* [Entries supplied]:
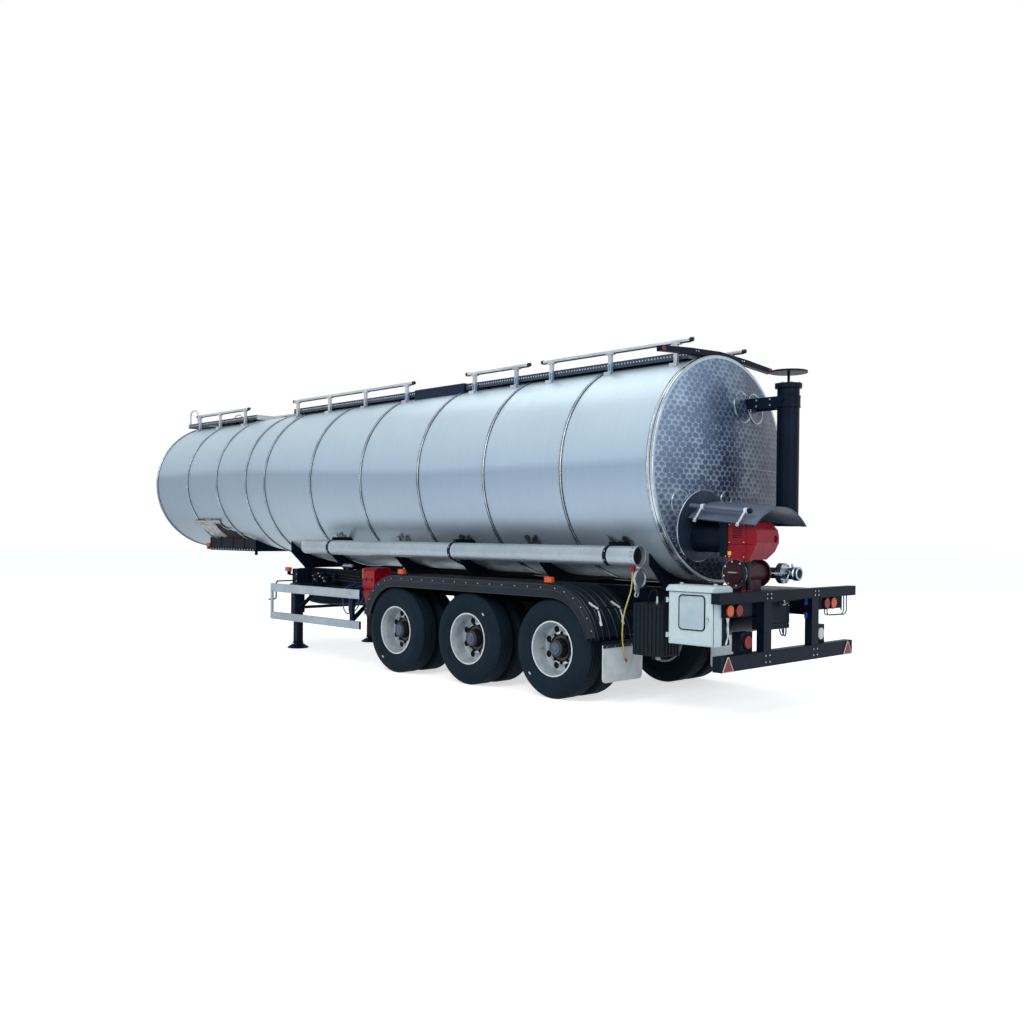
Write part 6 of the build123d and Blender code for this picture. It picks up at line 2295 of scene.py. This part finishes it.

* * *

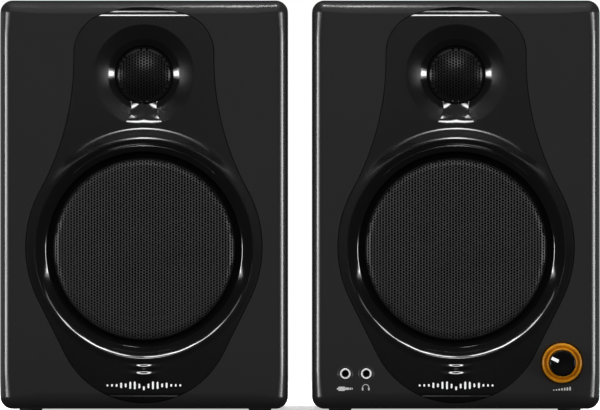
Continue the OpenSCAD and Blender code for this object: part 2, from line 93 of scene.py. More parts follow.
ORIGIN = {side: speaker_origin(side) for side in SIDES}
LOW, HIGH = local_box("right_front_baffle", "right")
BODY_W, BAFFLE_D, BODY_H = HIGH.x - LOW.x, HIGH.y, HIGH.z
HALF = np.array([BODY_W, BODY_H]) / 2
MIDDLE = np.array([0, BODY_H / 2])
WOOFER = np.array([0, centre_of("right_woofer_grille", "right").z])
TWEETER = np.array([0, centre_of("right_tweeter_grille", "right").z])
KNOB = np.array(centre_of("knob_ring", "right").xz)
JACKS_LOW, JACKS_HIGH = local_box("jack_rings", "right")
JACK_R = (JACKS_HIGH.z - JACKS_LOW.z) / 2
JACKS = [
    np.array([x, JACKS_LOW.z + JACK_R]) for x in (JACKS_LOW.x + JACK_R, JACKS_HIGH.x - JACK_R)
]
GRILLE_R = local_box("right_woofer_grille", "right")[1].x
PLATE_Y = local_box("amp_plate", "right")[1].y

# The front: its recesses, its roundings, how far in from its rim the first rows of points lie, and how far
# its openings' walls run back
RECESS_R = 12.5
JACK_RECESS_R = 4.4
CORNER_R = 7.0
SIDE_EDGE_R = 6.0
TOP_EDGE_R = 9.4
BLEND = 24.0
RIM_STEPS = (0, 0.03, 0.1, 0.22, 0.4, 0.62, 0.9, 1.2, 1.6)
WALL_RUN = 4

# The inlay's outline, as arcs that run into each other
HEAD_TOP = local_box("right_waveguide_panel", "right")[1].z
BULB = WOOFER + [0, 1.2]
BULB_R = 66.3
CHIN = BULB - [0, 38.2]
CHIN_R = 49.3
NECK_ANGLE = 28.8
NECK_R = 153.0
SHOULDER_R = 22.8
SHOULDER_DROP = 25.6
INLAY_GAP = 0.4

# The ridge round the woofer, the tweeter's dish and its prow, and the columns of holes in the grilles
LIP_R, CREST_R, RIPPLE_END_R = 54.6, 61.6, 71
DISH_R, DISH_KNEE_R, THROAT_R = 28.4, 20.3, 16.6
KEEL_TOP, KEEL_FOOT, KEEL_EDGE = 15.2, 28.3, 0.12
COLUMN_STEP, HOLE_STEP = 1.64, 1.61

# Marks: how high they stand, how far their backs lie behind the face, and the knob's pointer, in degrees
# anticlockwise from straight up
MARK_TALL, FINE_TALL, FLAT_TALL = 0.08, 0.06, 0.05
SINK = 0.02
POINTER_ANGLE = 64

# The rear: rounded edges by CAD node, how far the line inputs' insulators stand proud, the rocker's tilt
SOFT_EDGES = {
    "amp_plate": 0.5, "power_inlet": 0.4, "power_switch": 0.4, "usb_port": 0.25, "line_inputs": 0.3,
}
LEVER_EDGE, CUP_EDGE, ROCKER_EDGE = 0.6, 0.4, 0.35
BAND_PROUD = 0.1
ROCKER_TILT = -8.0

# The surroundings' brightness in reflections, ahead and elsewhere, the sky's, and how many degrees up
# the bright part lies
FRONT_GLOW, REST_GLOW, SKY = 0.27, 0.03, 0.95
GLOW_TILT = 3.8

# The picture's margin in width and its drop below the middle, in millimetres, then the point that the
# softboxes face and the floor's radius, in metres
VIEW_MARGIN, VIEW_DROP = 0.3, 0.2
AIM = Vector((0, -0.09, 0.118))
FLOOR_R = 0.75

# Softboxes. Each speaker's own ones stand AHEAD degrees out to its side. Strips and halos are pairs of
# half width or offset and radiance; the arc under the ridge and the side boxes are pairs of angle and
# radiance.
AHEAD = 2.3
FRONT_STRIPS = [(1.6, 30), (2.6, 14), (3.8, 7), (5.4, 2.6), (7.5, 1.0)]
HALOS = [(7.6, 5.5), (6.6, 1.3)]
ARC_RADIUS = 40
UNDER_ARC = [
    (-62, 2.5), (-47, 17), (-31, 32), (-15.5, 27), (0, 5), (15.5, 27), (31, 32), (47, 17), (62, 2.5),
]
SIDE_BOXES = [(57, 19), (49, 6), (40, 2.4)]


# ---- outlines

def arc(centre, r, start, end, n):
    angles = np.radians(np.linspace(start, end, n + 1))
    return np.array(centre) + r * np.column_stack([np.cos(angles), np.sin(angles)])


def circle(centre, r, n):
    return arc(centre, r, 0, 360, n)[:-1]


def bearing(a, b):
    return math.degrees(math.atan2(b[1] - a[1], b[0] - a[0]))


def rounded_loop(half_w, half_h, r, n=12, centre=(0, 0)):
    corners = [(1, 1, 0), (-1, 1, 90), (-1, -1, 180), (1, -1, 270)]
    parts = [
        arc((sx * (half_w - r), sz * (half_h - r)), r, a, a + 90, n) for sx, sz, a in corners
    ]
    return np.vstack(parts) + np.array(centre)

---

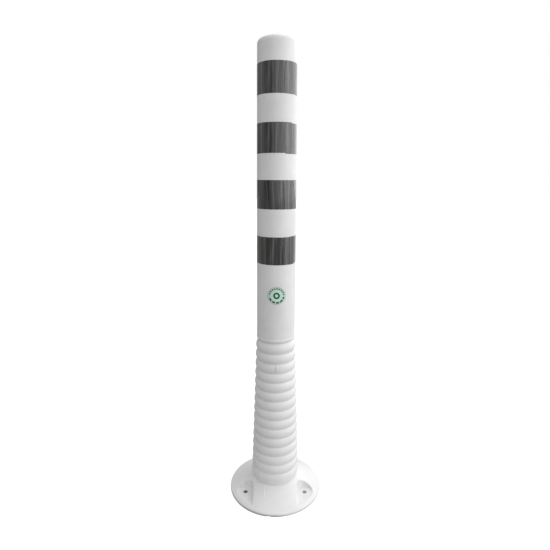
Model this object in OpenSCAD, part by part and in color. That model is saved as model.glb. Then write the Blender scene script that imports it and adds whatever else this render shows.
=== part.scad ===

* [Given instruction]: Locate each line with the word "OpenSCAD" and copy it.

* [Solved problem]:
Continue the OpenSCAD and Blender code for this object: part 2, from line 93 of scene.py. More parts follow.
Model this object in OpenSCAD, part by part and in color. That model is saved as model.glb. Then write the Blender scene script that imports it and adds whatever else this render shows.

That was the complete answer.